Sir Alex Ferguson had a theory about press conferences and history shows he tended not to get too much wrong about anything involving football.
“For a manager at a press conference, you need to come out as the winner,” he said. “You can kill yourself in a press conference. It’s an important part of the job.” Philippe Clement proved he didn’t understand that when he committed professional suicide on Wednesday night.
For the Ibrox manager to tell journalists that his team had delivered one of their better performances this season was an insult to their intelligence and that of the fan base. It was so inflammatory a comment as to provide grounds for dismissal if the board were of a mind to take account of the outside noise coming from their paying customers.
“It’s not about me, it’s about the team,” Clement also said after losing to Aberdeen. What’s he talking about? Clement is the public face of the club when his team is on the park, and what is happening on it is creating growing unrest because of the manager’s now unfathomable approach to his work. Being third in the league table is not the only unusual position the Belgian has adopted lately. He has become a manager who has passed the point of no return and yet remains in office.
If his team should lose to Motherwell in their Premier Sports Cup semi-final tie at Hampden this afternoon it would be a result fit to enter the Hall of Infamy at Ibrox. It would rank with the defeat to Berwick Rangers in 1967, the loss to Hamilton in 1987 and the Progres Niederkorn debacle in 2017. The only thing Clement has going for him today appears to be the fact that the year doesn’t end in a seven.
When the Belgian arrived in Glasgow, I wrote here that his back story at Club Brugge and Monaco suggested he was the first truly credible Rangers manager that Brendan Rodgers had faced. Time, and circumstances, have forced a revision of that opinion. Clawing back the nine-point deficit to Aberdeen and Celtic might, from this distance, seem unlikely.
But there exists the possibility of Gers falling even further behind, given Clement’s erratic progress. If anything goes wrong at Hampden against Motherwell, interim chairman John Gilligan, an honourable man in an impossible position, would need to acknowledge the hopelessness of extending the manager’s tenure. It would not be a case of the club not being able to afford to sack Clement. They would not be able to afford to keep him.
In my professional lifetime I’ve never known one of the two pre-eminent Scottish clubs to be in such a state of disarray. Their finances are in a perilous state. The temporary residency at Hampden is believed to have cost the club £670,000 in rent and their annual wage bill remains huge. Investment on a substantial level, if not a takeover, is clearly required to prevent a worsening of the club’s transparently troubled state.
But if the suggestion made by chief financial officer James Taylor that an improvement in the player trading model holds the key to fiscal recovery then there’s trouble ahead.

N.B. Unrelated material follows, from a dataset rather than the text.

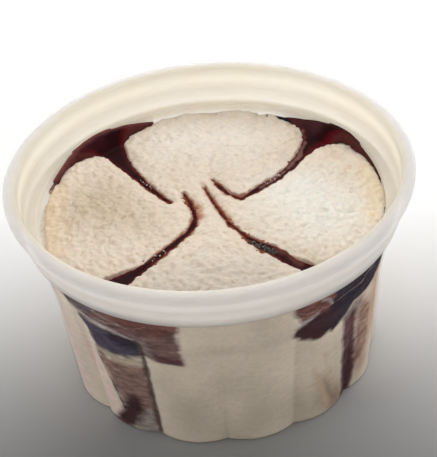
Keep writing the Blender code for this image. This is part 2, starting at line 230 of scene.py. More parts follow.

Who would pay serious money for any of the team, or subs, who lost to Aberdeen? You might, at a push, put forward the name of Connor Barron, but Rangers haven’t even paid for him yet because the fee will be set by a tribunal.
Clement consistently asks for players to be given time and yet he is the one who subbed defender Robin Propper because he was struggling against St Mirren then would not trust the Dutchman to play against Aberdeen. The once-serious man is now the object of ridicule. There was a time when a simple “Sack The Board” would have sufficed for disgusted fans. Last Sunday at Ibrox, one banner read, “Your ineptitude is destroying our club.”
The intended target was presumably what’s left of the board but that comment is now being directed at the manager. He is seen as an impediment to progress and coming up with outrageous statements to camouflage the stricken nature of his team is doing more harm than good. Further adversity today would mean doing nothing is not an option.